There are still practical trade-offs. Unlike some EVs, the Lyriq does not offer a front trunk, and buyers cross-shopping the BMW iX will find more maximum cargo room there. Still, the Cadillac’s numbers compare well with several luxury EV rivals. Kelley Blue Book notes that the Lyriq stacks up competitively against the Mercedes-Benz EQE SUV and Audi Q8 e-tron for cargo space, even if it trails the roomiest entries in the class. The important part is that it feels usable without looking bulky, which is a harder balance to strike than many manufacturers make it seem.

The Price, Warranty, and Recall History Matter as Much as the Drive

One reason the Lyriq keeps showing up on shortlists is value. Cadillac currently lists the 2026 Lyriq from $59,200, while the 2025 model-year listing showed $58,595. In a luxury EV segment where pricing can climb quickly, that gives the Lyriq a meaningful advantage before incentives, options, or financing even enter the conversation. Reviewers at Edmunds and Kelley Blue Book have both argued that the Cadillac undercuts several rivals while still feeling like a true luxury product. That is an important part of the ownership case. The Lyriq is not cheap, but it often looks more rational than imported alternatives once comparable equipment is considered.

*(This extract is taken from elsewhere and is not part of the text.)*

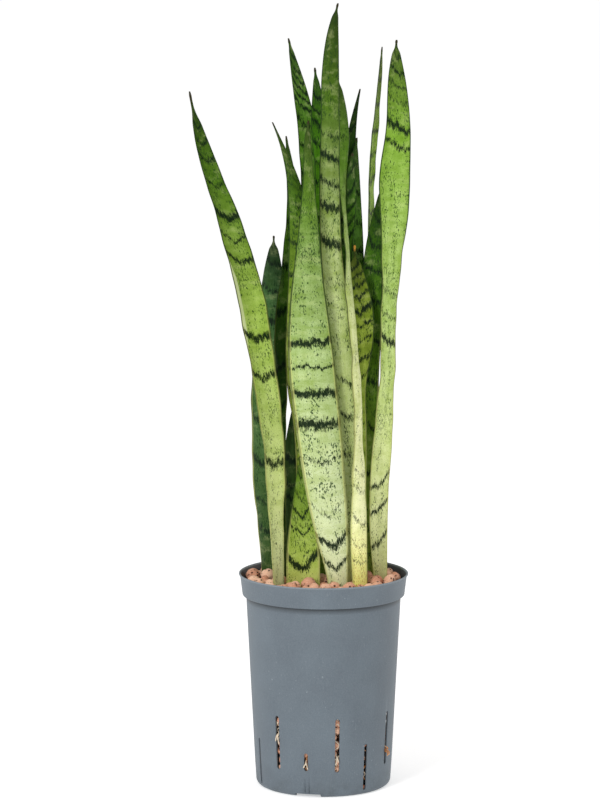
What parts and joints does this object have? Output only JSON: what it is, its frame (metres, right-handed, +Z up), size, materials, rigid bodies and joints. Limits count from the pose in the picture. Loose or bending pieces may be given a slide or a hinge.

That said, a smart buyer should pair the value story with due diligence. Cadillac’s warranty coverage includes a 4-year/50,000-mile bumper-to-bumper warranty in the U.S., and GM’s EV warranty materials say the propulsion battery is covered for 8 years or 100,000 miles, with Canadian documents listing 8 years or 160,000 kilometers. At the same time, recall history deserves attention, especially for used examples. NHTSA documents show recalls affecting certain Lyriq model years for issues including a driver display that could go blank and improperly tightened stabilizer bar bracket bolts. None of that means the Lyriq should be avoided. It means a VIN check and software-update check are part of buying intelligently.